Tablets are very portable and there's an ever increasing range of word processing apps out there. There's also a large variety of cloud storage apps available, which allow you to transfer files easily between people or computers. I use the Dropbox app for a number of things, such as getting edits from my editor and swapping graphic files with my artist.
However, you once again have the issue of battery life. Many cheap tablets have a crap battery life, but it's not in everyone's budget to pay a lot of money for something that's still often thought of as a luxury extra. There is another drawback that some tablets don't have a large enough screen to be able to type very well with the onscreen keyboard. They are easy to make mistakes on, but again that is easily fixed without affecting the presentation of the final piece.

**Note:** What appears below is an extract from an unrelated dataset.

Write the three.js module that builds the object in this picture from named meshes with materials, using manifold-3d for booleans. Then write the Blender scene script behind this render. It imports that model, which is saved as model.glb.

I have a 10.1 inch tablet and I find it very easy to type with both hands on the keyboard. There is always the option of buying a separate keyboard that will connect to the tablet with minimal effect on the portability of the tablet. I have not tried to edit a whole book on a tablet, but my editor uses her iPad to do the actual editing and she seems to find that easy enough, albeit a little slow.  The ease of transfer and email mean it's pretty easy to use the tablet as your main writing tool without the need for another computer - be that laptop or desktop. I personally prefer to have both, but if in the future I am without a computer and the means to get one, I would feel comfortable just relying on my tablet. The only downside I can see to that is that a tablet does not yet have the processing power to do video and graphical editing. However, technology is moving faster and faster and it wouldn't surprise me if tablets become the norm for the majority of writers in the near future.

So however you choose to actually write, there are a number or pros and cons for each method. It really is just about finding what works best for you and many writers will use a combination of all three, whilst others find one that works for them and sticks with it. In the age of email, apps and e-books, it is becoming more common for people to use a computer or tablet to do the majority of their work.